Swedish economic growth hits 30 year low

Swedish Finance Minister Anders Borg said on Tuesday that the country’s economic growth was its weakest in three decades as he announced that the government now forecasts the economy will contract by 0.8 percent next year.

The government’s previous gross domestic product (GDP) forecast, from November, was for 0.1 percent growth next year, though in a second, gloomier scenario the economy was seen contracting 1.2 percent.

Borg told journalists the government expected growth of 1.5 percent in 2010 and that previous efforts to keep tabs on public spending was now paying dividends.

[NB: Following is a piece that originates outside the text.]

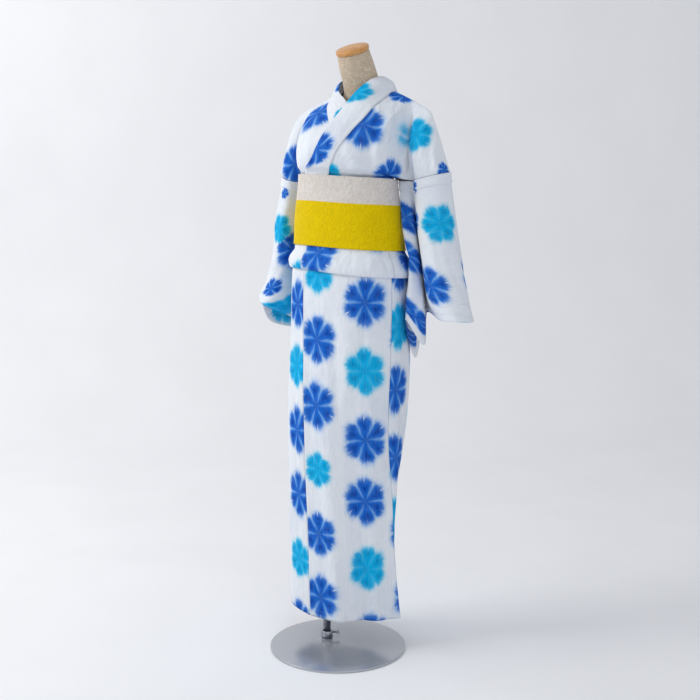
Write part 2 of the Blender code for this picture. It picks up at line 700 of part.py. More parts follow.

“Thanks to the fact that we have maintained strong public finances during the good times, we can now address this downturn without being forced to make cuts or raise taxes,” said Borg in a statement.

Borg projected, however, that Sweden’s current 2.5 percent government surplus would soon be transformed into a deficit of 1.0 percent in 2009 and 2010.

He expected Sweden to return to a surplus of 0.7 percent in 2011.

The government also expects Sweden’s labour market to suffer in the next two years, with unemployment climbing to 7.7 percent in 2009 and 8.5 percent in 2010, before improving somewhat in 2011, when the government projects an unemployment rate of 8.3 percent.

Borg added that the government did not plan to carry out any further sales of state assets until equity markets recovered and that the new forecasts did not include any further divestments and that a resumption of the government’s privatisation programme was likely to be postponed “some while”.

“When the stock market recovers and the right conditions exist we will get back to it,” Borg said.

The Swedish centre-right government is midway through the Nordic country’s biggest ever privatisation programme, a drive that has included the sale of assets such as Absolut vodka maker Vin & Sprit.